* Stated exercise *
Read the data and repeat all of it exactly.

* Data lines *
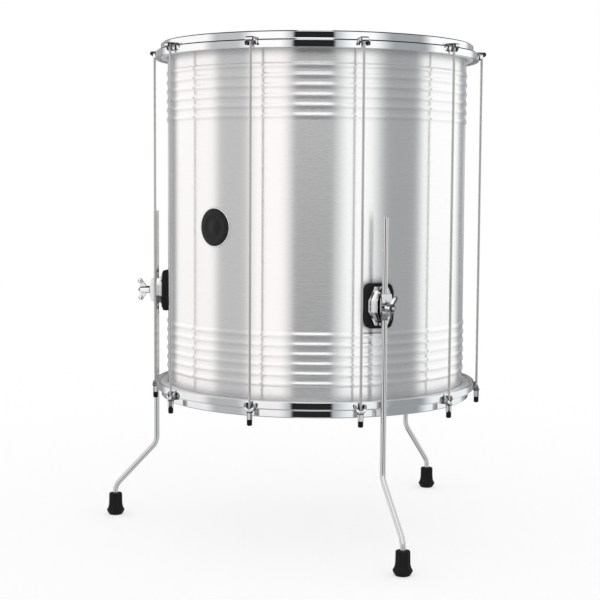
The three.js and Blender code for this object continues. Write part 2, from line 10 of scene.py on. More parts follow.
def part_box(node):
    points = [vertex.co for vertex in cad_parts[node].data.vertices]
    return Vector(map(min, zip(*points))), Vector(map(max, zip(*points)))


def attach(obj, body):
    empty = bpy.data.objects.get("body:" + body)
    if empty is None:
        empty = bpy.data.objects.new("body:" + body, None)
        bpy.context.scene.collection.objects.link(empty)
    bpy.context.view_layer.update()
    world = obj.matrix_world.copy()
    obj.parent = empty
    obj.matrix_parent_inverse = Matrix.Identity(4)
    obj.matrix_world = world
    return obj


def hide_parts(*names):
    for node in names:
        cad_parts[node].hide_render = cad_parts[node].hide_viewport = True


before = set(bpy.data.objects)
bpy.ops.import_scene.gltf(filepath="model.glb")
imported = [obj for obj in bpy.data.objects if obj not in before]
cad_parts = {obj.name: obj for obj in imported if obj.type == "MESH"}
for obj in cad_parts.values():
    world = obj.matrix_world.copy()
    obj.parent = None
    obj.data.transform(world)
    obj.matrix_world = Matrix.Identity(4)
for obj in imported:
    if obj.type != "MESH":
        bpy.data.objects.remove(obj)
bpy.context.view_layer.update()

* Written answer *
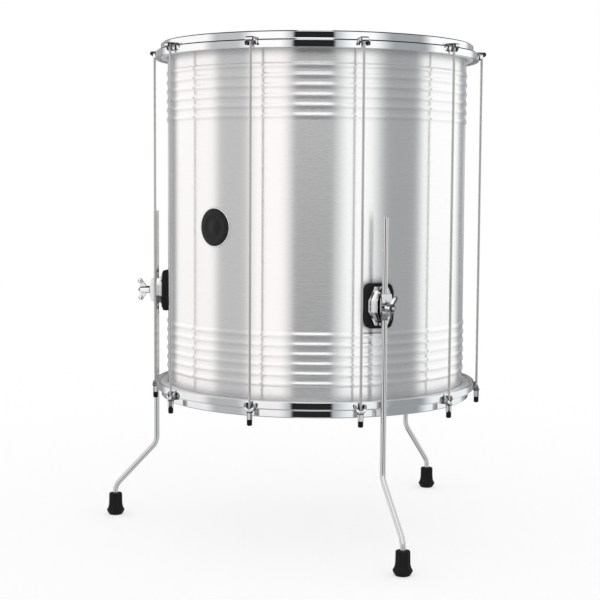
The three.js and Blender code for this object continues. Write part 2, from line 10 of scene.py on. More parts follow.
def part_box(node):
    points = [vertex.co for vertex in cad_parts[node].data.vertices]
    return Vector(map(min, zip(*points))), Vector(map(max, zip(*points)))


def attach(obj, body):
    empty = bpy.data.objects.get("body:" + body)
    if empty is None:
        empty = bpy.data.objects.new("body:" + body, None)
        bpy.context.scene.collection.objects.link(empty)
    bpy.context.view_layer.update()
    world = obj.matrix_world.copy()
    obj.parent = empty
    obj.matrix_parent_inverse = Matrix.Identity(4)
    obj.matrix_world = world
    return obj


def hide_parts(*names):
    for node in names:
        cad_parts[node].hide_render = cad_parts[node].hide_viewport = True


before = set(bpy.data.objects)
bpy.ops.import_scene.gltf(filepath="model.glb")
imported = [obj for obj in bpy.data.objects if obj not in before]
cad_parts = {obj.name: obj for obj in imported if obj.type == "MESH"}
for obj in cad_parts.values():
    world = obj.matrix_world.copy()
    obj.parent = None
    obj.data.transform(world)
    obj.matrix_world = Matrix.Identity(4)
for obj in imported:
    if obj.type != "MESH":
        bpy.data.objects.remove(obj)
bpy.context.view_layer.update()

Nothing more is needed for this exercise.